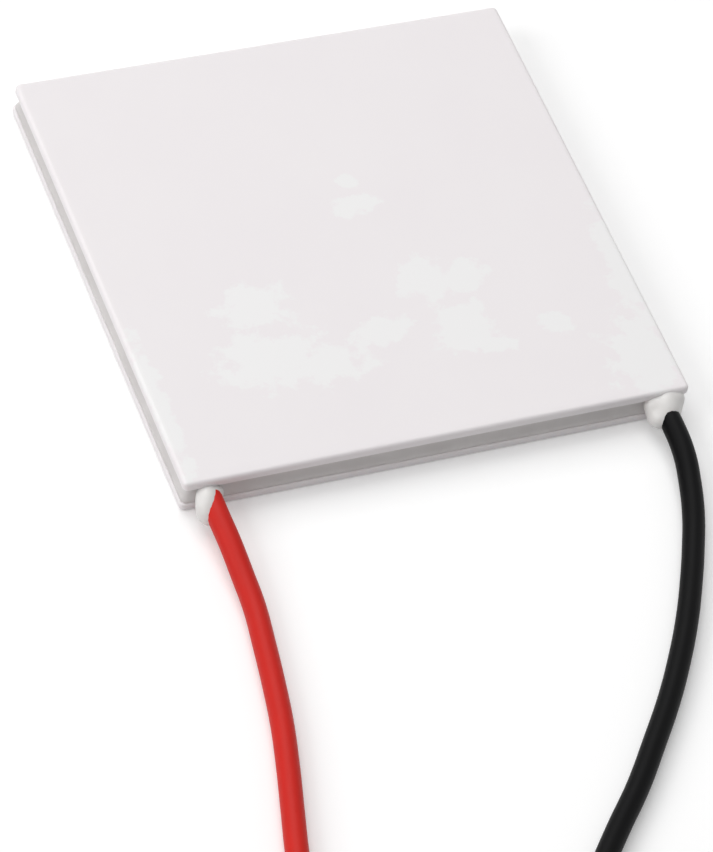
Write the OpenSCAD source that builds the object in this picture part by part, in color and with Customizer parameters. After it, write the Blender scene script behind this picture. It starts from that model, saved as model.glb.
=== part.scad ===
// Thermoelectric cooling module. Two square ceramic plates hold a grid of
// semiconductor pellets between them. Copper tabs on the plates' inner faces
// join the pellets into one series circuit that winds from the red lead's
// terminal to the black lead's. A seal closes the edge, and a bead of sealant
// holds each lead where it leaves.
//
// Millimetres, +Z up. The module lies on its hot plate, the origin is the
// centre of that plate's underside, and the leads leave towards -Y.

/* [Plates] */
// Side of each square ceramic plate
plate_w = 40; // [36:0.5:46]
// Thickness of each ceramic plate
plate_t = 0.75; // [0.5:0.05:1.2]
// Radius of the plates' upright corners
plate_corner_r = 0.4; // [0.2:0.1:0.8]
// Width of the broken edge round each face of a plate
plate_arris = 0.1; // [0.05:0.05:0.2]

/* [Pellets and tabs] */
// Side of each square pellet
pellet_w = 1.4; // [1:0.1:1.7]
// Height of each pellet
pellet_h = 1; // [0.9:0.1:2.4]
// Places along each side of the grid
grid_n = 16; // [10:2:18]
// Bare margin between the plates' edges and the outermost tabs
grid_margin = 1.25; // [1.1:0.05:1.6]
// Thickness of the copper tabs
tab_t = 0.3; // [0.2:0.05:0.5]
// How far a tab reaches past its pellets on every side
tab_lap = 0.05; // [0.02:0.01:0.12]
// Radius of the tabs' corners
tab_corner_r = 0.2; // [0.1:0.05:0.4]

/* [Edge seal] */
// Setback of the seal from the plates' edges
seal_setback = 0.1; // [0.05:0.05:0.25]
// Width of the seal from its outer face to its inner one
seal_w = 0.9; // [0.6:0.05:1]
// Depth of the hollow along the seal's outer face
seal_hollow = 0.3; // [0.1:0.05:0.4]
// Radius of the hollow's section
seal_hollow_r = 1.2; // [0.8:0.1:2]
// Drop of the hollow's deepest line below the cold plate
seal_hollow_drop = 0.5; // [0.3:0.05:0.8]

/* [Leads] */
// Outside diameter of a lead's insulation
lead_d = 1.7; // [1.4:0.1:2]
// Diameter of a lead's stranded conductor
core_d = 1.1; // [0.8:0.1:1.2]
// Length of each lead from the plates' edge to its tinned tip
lead_l = 300; // [270:5:310]
// Gap between the plates' edge and the end of the insulation
insulation_gap = 0.1; // [0.05:0.05:0.3]
// Reach of the bared conductor inwards from the plates' edge
core_reach = 3; // [2.4:0.1:3.4]
// Length of the solder joint along the conductor
joint_l = 1.6; // [1:0.1:1.6]
// Thickness of the solder under the conductor
solder_t = 0.05; // [0.02:0.01:0.05]
// Length of the stripped and tinned end
tinned_l = 6; // [4:0.5:10]

/* [Coiled length] */
// Diameter of a coil at the middle of its turns
coil_d = 17; // [16:0.5:20]
// Length of insulated lead that leaves the coil and lies beside it
tail_l = 15; // [12:1:20]
// Gap between a coil and the tail beside it
tail_gap = 0.1; // [0.05:0.05:0.3]

/* [Hidden] */
STRIPS = 8;

$fn = 48;

// Heights, from the table upwards
gap_h = pellet_h + 2 * tab_t;
cold_z = plate_t + gap_h;
pellet_z = plate_t + tab_t;

// The grid
tab_w = pellet_w + 2 * tab_lap;
pitch = (plate_w - 2 * grid_margin - tab_w) / (grid_n - 1);
places = grid_n * grid_n;

// The seal
seal_outer = plate_w / 2 - seal_setback;
seal_inner = seal_outer - seal_w;

// The leads' exits, where the insulation ends in front of the plates
lead_r = lead_d / 2;
core_r = core_d / 2;
exit_y = -plate_w / 2 - insulation_gap;
exit_z = pellet_z + solder_t + core_r;
red_exit = [spot(0).x, exit_y, exit_z];
black_exit = [spot(places - 1).x, exit_y, exit_z];

// Each lead's route from its exit to its coil. A point is its distance to the
// right of the exit, its distance behind it, and the share of the drop from
// the exit's height down to the table.
red_route = [
    [0, 0, 0], [0, -2, 0], [0.1, -4.4, 0.25], [0.15, -7, 0.7], [0.1, -9.8, 0.95],
    [-0.3, -13, 1], [-0.8, -16.4, 1], [-1.4, -19.8, 1], [-2.2, -23.2, 1], [-3.1, -26.6, 1],
    [-4, -30, 1], [-4.8, -33.4, 1], [-5.5, -36.8, 1], [-5.9, -40.2, 1], [-6, -43, 1]
];
black_route = [
    [0, 0, 0], [0, -2, 0], [-0.1, -4.4, 0.25], [-0.6, -7, 0.7], [-1.4, -9.6, 0.95],
    [-2.6, -12.4, 1], [-4, -15.3, 1], [-5.6, -18.3, 1], [-7.5, -21.4, 1], [-9.7, -24.6, 1],
    [-12.2, -27.8, 1], [-14.8, -31, 1], [-17.6, -34, 1], [-20.3, -37.1, 1], [-22.7, -40.3, 1],
    [-24.5, -43.5, 1], [-25.6, -47, 1], [-26, -50.4, 1], [-26, -52, 1]
];

// A coil holds three turns on the table and two on top, in their grooves.
upper_z = lead_r + lead_d * sin(60);
outer_turn_r = coil_d / 2 + lead_d;
inner_turn_r = coil_d / 2 - lead_d;
top_outer_r = coil_d / 2 + lead_r;
top_inner_r = coil_d / 2 - lead_r;
beside_r = outer_turn_r + lead_d + tail_gap;
tail_steps = 8;
tail_drop_share = 0.7;
// How deep the tubes' ends reach into a coil, which then cuts them off
sunk_depth = 0.2;

// ---------------------------------------------------------------- helpers

// A rectangle from the origin to size, with rounded corners.
module rounded_rect(size, r) {
    translate([r, 0]) square([size.x - 2 * r, size.y]);
    translate([0, r]) square([size.x, size.y - 2 * r]);
    for (x = [r, size.x - r], y = [r, size.y - r])
        translate([x, y]) circle(r);
}

module rounded_square(side, r) {
    translate([-side / 2, -side / 2]) rounded_rect([side, side], r);
}

function unit(v) = v / norm(v);
function smooth(t) = t * t * (3 - 2 * t);
function run_of(route) =
    len(route) < 2 ? 0 : norm(route[1] - route[0]) + run_of([for (i = [1:len(route) - 1]) route[i]]);

// ----------------------------------------------------------------- plates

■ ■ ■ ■

• GOAL: Give back exactly the material above from its opening line to the line bearing "leave towards -Y.".

• FINISHED TASK:
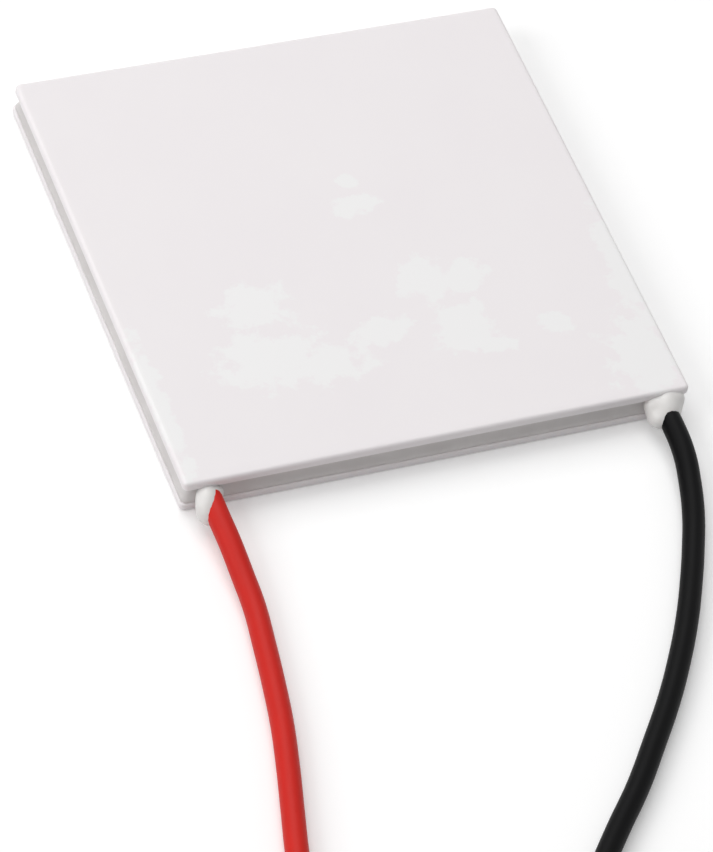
Write the OpenSCAD source that builds the object in this picture part by part, in color and with Customizer parameters. After it, write the Blender scene script behind this picture. It starts from that model, saved as model.glb.
=== part.scad ===
// Thermoelectric cooling module. Two square ceramic plates hold a grid of
// semiconductor pellets between them. Copper tabs on the plates' inner faces
// join the pellets into one series circuit that winds from the red lead's
// terminal to the black lead's. A seal closes the edge, and a bead of sealant
// holds each lead where it leaves.
//
// Millimetres, +Z up. The module lies on its hot plate, the origin is the
// centre of that plate's underside, and the leads leave towards -Y.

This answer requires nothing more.